The people want their juice, which, for decades, has been slang for wine (for obvious reasons). “Juice” became customary bro code for the brash young somms and social strivers of the aughts and early 2010s, with whatever nonchalance it was meant to denote rapidly curdling, just as language did for the Beat Generation. (Time is a flat circle; plenty of beatniks were juiceheads.) The Brat Pack novelist and wine writer Jay McInerney published a collection of his wine columns, titled The Juice, in 2013, which either immortalized the term or put a nail in its coffin, depending on your perspective. Embarrassing or not, the edgeless, almost debonair branding of “juice” persisted. “I know ‘juice’ is a really popular term—honestly, I hate it,” Burt said. “Especially when people say, like, ‘Oh, that’s good juice.’ To me, it’s kind of cringey.”
The wine world comprises people whose lives have been subsumed by the details and processes of fermentation, and with that comes a certain narcissism of small differences. One letter can change context completely. There was a noticeable recoil when I asked about “juice” as a term, when what I was really considering was “juicy” as a descriptor—the former being a scourge of scenester language, the latter being a guiding principle for much of contemporary winemaking.
“For me, ‘juicy’ and ‘juice’ are two different things,” said Shaunt Oungoulian, another natural winemaker in California.
Oungoulian has, for the past decade, explored methods of making a juicier wine. How? With more juice. Before starting the Les Lunes and Populis labels in 2013, Oungoulian was interning with a winemaker in France when he met Olivier Cohen. The fellow neophyte was ready to make his own natural wines in Languedoc, which he now bottles under the label Les Vignes d’Olivier.
“We were interested in making a fresher style of wine, but I feel like oftentimes wines that are carbonic macerated are kind of overly marked by the technique. It very much has that kind of tutti-frutti thing. Outside of Beaujolais, it kind of all tastes the same,” Oungoulian said. “So the thought was, How do you do something similar? In a carbonic maceration, there’s whole clusters and then you blanket them with CO2. After some talking and theorizing, we thought, Well, what if we blanket it with juice instead of CO2?”
“It’s kind of like juicy is the new jammy.”
In France, the technique is known as flottaison, pioneered by the Northern Rhône winemaker Daniel Sage in the early 2010s. (“Like everything, [in wine] there’s no such thing as an original thought, so I’m sure that some Georgian dude was doing this 10,000 years ago,” Oungoulian said.) For Oungoulian and Burt, it’s been dubbed “reverse saignée,” a sort of inverse of the saignée method of making rosé, wherein red grape juice macerates with the skins for a short period of time to develop color, and is then siphoned off to ferment alone.

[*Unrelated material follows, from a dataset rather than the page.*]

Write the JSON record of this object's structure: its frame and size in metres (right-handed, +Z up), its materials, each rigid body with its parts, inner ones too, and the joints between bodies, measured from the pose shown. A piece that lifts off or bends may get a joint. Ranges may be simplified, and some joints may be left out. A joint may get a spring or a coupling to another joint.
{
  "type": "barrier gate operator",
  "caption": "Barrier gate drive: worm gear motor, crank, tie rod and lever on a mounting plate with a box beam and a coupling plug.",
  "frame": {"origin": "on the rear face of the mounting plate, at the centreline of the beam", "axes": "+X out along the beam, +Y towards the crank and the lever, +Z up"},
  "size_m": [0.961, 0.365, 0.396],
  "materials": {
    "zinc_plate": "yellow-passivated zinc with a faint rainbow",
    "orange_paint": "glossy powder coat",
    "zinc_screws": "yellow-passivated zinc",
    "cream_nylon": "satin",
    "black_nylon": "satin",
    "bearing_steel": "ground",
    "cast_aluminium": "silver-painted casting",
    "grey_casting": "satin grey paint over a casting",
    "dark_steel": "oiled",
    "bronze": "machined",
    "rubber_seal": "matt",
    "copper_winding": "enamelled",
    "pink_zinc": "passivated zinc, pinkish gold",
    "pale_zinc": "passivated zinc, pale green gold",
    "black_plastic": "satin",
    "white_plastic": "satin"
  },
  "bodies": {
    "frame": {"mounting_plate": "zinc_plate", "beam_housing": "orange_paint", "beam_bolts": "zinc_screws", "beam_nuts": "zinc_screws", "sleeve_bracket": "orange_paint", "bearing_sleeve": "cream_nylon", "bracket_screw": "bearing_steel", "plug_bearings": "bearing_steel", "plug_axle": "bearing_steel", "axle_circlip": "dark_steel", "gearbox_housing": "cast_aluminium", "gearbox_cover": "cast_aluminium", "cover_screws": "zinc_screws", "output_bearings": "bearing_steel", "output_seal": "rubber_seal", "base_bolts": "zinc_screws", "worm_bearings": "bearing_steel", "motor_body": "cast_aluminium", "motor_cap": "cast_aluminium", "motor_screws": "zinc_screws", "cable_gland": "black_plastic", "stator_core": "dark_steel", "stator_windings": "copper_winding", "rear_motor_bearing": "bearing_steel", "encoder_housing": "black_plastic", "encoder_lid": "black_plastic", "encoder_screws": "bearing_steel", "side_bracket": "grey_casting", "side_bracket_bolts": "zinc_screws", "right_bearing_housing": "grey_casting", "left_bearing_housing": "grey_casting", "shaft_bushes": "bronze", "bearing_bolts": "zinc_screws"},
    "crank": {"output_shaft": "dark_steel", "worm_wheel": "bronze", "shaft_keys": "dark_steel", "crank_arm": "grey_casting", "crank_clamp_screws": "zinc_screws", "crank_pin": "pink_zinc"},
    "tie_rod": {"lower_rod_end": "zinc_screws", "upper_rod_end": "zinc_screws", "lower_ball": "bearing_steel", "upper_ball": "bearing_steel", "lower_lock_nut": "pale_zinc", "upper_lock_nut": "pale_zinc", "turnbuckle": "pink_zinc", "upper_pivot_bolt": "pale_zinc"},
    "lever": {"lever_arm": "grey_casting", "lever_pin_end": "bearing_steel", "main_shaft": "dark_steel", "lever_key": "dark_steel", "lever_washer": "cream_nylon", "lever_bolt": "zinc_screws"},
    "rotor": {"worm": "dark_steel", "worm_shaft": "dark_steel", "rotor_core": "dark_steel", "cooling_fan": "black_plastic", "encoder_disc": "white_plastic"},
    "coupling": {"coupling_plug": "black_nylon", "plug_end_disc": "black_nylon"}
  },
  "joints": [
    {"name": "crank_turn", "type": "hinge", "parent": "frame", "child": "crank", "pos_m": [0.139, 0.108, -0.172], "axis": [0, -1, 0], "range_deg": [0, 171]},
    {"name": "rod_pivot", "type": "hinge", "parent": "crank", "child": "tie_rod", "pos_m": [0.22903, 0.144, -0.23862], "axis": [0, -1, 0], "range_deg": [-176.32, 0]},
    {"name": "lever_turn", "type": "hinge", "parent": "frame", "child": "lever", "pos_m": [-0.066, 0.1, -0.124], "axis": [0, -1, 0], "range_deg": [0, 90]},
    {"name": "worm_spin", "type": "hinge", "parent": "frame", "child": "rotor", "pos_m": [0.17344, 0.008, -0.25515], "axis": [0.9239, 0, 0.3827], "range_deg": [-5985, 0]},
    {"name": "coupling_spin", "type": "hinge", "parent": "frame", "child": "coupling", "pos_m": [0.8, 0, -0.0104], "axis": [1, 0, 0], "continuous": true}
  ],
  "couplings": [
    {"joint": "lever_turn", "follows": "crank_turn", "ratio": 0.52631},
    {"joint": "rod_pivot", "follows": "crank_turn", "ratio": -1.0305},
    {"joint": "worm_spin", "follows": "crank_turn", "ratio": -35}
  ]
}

In a reverse saignée, the juice is added to a vat of whole grapes, rather than removed, providing the anaerobic environment necessary for a clean ferment—and, perhaps most importantly, producing an exceptionally juicy, fruit-forward wine.

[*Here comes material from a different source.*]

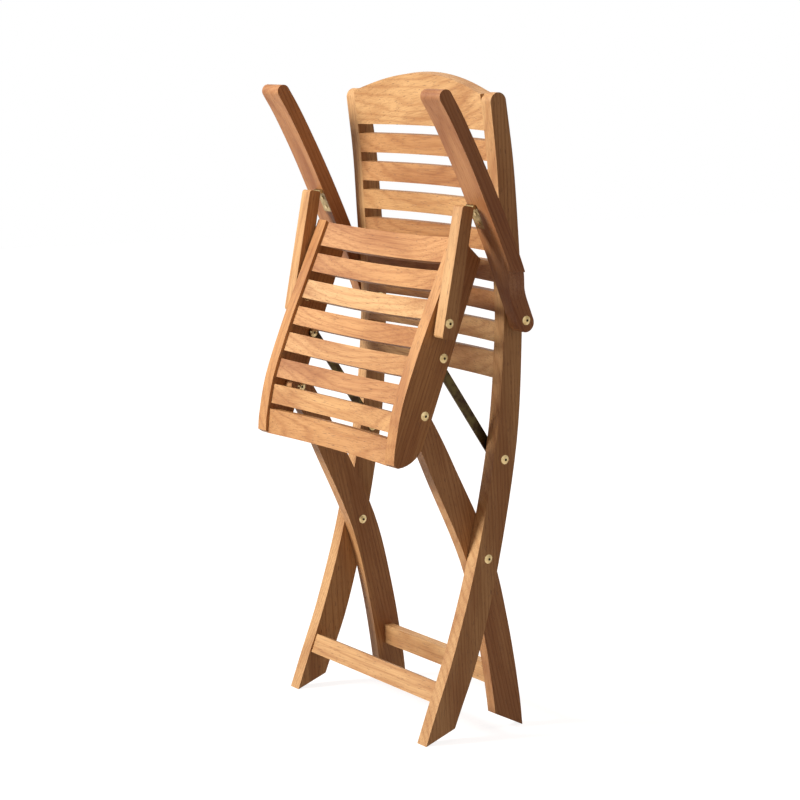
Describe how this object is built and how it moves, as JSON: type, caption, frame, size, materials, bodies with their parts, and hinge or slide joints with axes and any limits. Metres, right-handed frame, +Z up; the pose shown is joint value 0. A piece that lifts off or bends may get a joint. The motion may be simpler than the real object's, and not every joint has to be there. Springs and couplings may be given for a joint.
{
  "type": "folding armchair",
  "caption": "Slatted hardwood armchair with hollowed seat and back, hinged arms and brass link bars, whose legs, seat and arms fold together about cross pivots.",
  "frame": {"origin": "on the floor, under the middle of the chair's bounding box", "axes": "+X to the right seen from the front, the sitter faces -Y, +Z up"},
  "size_m": [0.56, 0.2686, 1.0728],
  "materials": {
    "wood": "fine sanded, lightly oiled",
    "brass": "polished"
  },
  "bodies": {
    "back_frame": {"stile_left": "wood", "stile_right": "wood", "top_rail": "wood", "front_stretcher": "wood", "back_foot_slat": "wood", "back_slat_1": "wood", "back_slat_2": "wood", "back_slat_3": "wood", "back_slat_4": "wood", "back_slat_5": "wood", "back_slat_6": "wood", "back_slat_7": "wood"},
    "main_pins": {"main_pivot_bolts": "brass", "main_pivot_washers": "brass"},
    "rear_legs": {"rear_leg_left": "wood", "rear_leg_right": "wood", "rear_stretcher": "wood"},
    "seat_pins": {"seat_pivot_bolts": "brass", "seat_pivot_washers": "brass"},
    "seat": {"seat_rail_left": "wood", "seat_rail_right": "wood", "seat_rear_slat": "wood", "seat_front_slat": "wood", "seat_slat_1": "wood", "seat_slat_2": "wood", "seat_slat_3": "wood", "seat_slat_4": "wood", "seat_slat_5": "wood", "seat_slat_6": "wood", "link_seat_studs": "brass", "seat_arm_studs": "brass", "seat_arm_washers": "brass"},
    "link_pins": {"link_pivot_bolts": "brass", "link_pivot_spacers": "brass"},
    "link_bars": {"link_bar_left": "brass", "link_bar_right": "brass", "link_end_studs": "brass", "link_end_spacers": "brass"},
    "arm_pins": {"arm_pivot_bolts": "brass", "arm_pivot_washers": "brass"},
    "arms": {"arm_left": "wood", "arm_right": "wood", "arm_hinge_leaves": "brass", "arm_hinge_screws": "brass"},
    "arm_hinge_rods": {"hinge_pins": "brass"},
    "arm_supports": {"arm_support_left": "wood", "arm_support_right": "wood", "support_hinge_leaves": "brass", "support_hinge_screws": "brass", "support_studs": "brass"}
  },
  "joints": [
    {"name": "main_fold", "type": "hinge", "parent": "back_frame", "child": "main_pins", "pos_m": [0, 0.04567, 0.295], "axis": [1, 0, 0], "range_deg": [-15.5, 0]},
    {"name": "main_open", "type": "hinge", "parent": "main_pins", "child": "rear_legs", "pos_m": [0, 0.04567, 0.295], "axis": [1, 0, 0], "range_deg": [0, 47.5]},
    {"name": "seat_fold", "type": "hinge", "parent": "rear_legs", "child": "seat_pins", "pos_m": [0, -0.07633, 0.538], "axis": [1, 0, 0], "range_deg": [0, 23.03]},
    {"name": "seat_open", "type": "hinge", "parent": "seat_pins", "child": "seat", "pos_m": [0, -0.07633, 0.538], "axis": [1, 0, 0], "range_deg": [-97.51, 0]},
    {"name": "link_fold", "type": "hinge", "parent": "back_frame", "child": "link_pins", "pos_m": [0, 0.07667, 0.455], "axis": [1, 0, 0], "range_deg": [-17.56, 0]},
    {"name": "link_open", "type": "hinge", "parent": "link_pins", "child": "link_bars", "pos_m": [0, 0.07667, 0.455], "axis": [1, 0, 0], "range_deg": [0, 70.94]},
    {"name": "arm_fold", "type": "hinge", "parent": "back_frame", "child": "arm_pins", "pos_m": [0, 0.09567, 0.6825], "axis": [1, 0, 0], "range_deg": [-18.54, 0]},
    {"name": "arm_open", "type": "hinge", "parent": "arm_pins", "child": "arms", "pos_m": [0, 0.09567, 0.6825], "axis": [1, 0, 0], "range_deg": [0, 76.57]},
    {"name": "support_fold", "type": "hinge", "parent": "arms", "child": "arm_hinge_rods", "pos_m": [0, -0.00287, 0.86583], "axis": [1, 0, 0], "range_deg": [0, 14.24]},
    {"name": "support_open", "type": "hinge", "parent": "arm_hinge_rods", "child": "arm_supports", "pos_m": [0, -0.00287, 0.86583], "axis": [1, 0, 0], "range_deg": [-55.73, 0]}
  ],
  "couplings": [
    {"joint": "seat_fold", "follows": "main_fold", "ratio": -1.4826},
    {"joint": "seat_open", "follows": "main_open", "ratio": -2.0517},
    {"joint": "link_fold", "follows": "main_fold", "ratio": 1.13},
    {"joint": "link_open", "follows": "main_open", "ratio": 1.4924},
    {"joint": "arm_fold", "follows": "main_fold", "ratio": 1.1931},
    {"joint": "arm_open", "follows": "main_open", "ratio": 1.6109},
    {"joint": "support_fold", "follows": "main_fold", "ratio": -0.9153},
    {"joint": "support_open", "follows": "main_open", "ratio": -1.1723}
  ]
}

“There’s different ways to achieve a light wine,” Oungoulian said. “You can also do a shorter maceration, but the thought is we wanted to do kind of a full length of maceration because you get a little bit more deep and interesting tannin extraction and mouthfeel. By co-fermenting rosé juice, it’s almost like you’re turning the dial down. So you have that depth, but it’s not quite as loud.”
Such musings hold a level of consideration that almost seems unbefitting of a wine meant to be enjoyed simply. But simple ain’t easy. A juicy wine is, in a sense, a reconstruction of an ideal not unlike a tasting menu built around core sensory memories. It takes the aromatic potential of grapes to reanimate a sense of naiveté, both in the fruit and in the drinker. It’s no coincidence that the juiciest wines at a shop seem to produce surreally nostalgic tasting notes: Sour Patch Kids, Jolly Ranchers, Swedish Fish.
Perhaps it’s silly to quibble about pop nomenclature when there was a time in which wine and juice were truly synonymous. The juice from freshly pressed grapes is known as must, which derives from “mustum,” what the ancient Romans called young wine: sweet, unfermented grape juice that was kept in such a state by being poured into resin-coated amphorae and buried in cold, wet sand for up to months—protorefrigeration. At that time, there was no strong semantic delineation between fermented and unfermented grape juice. It was all wine, and thus, it was all juice. Culture and technology have cycled through numerous revolutions since then. Yet today, with the fundamentals of preservation down to a science, the impossible dance of maintaining the juicy essence of freshness persists.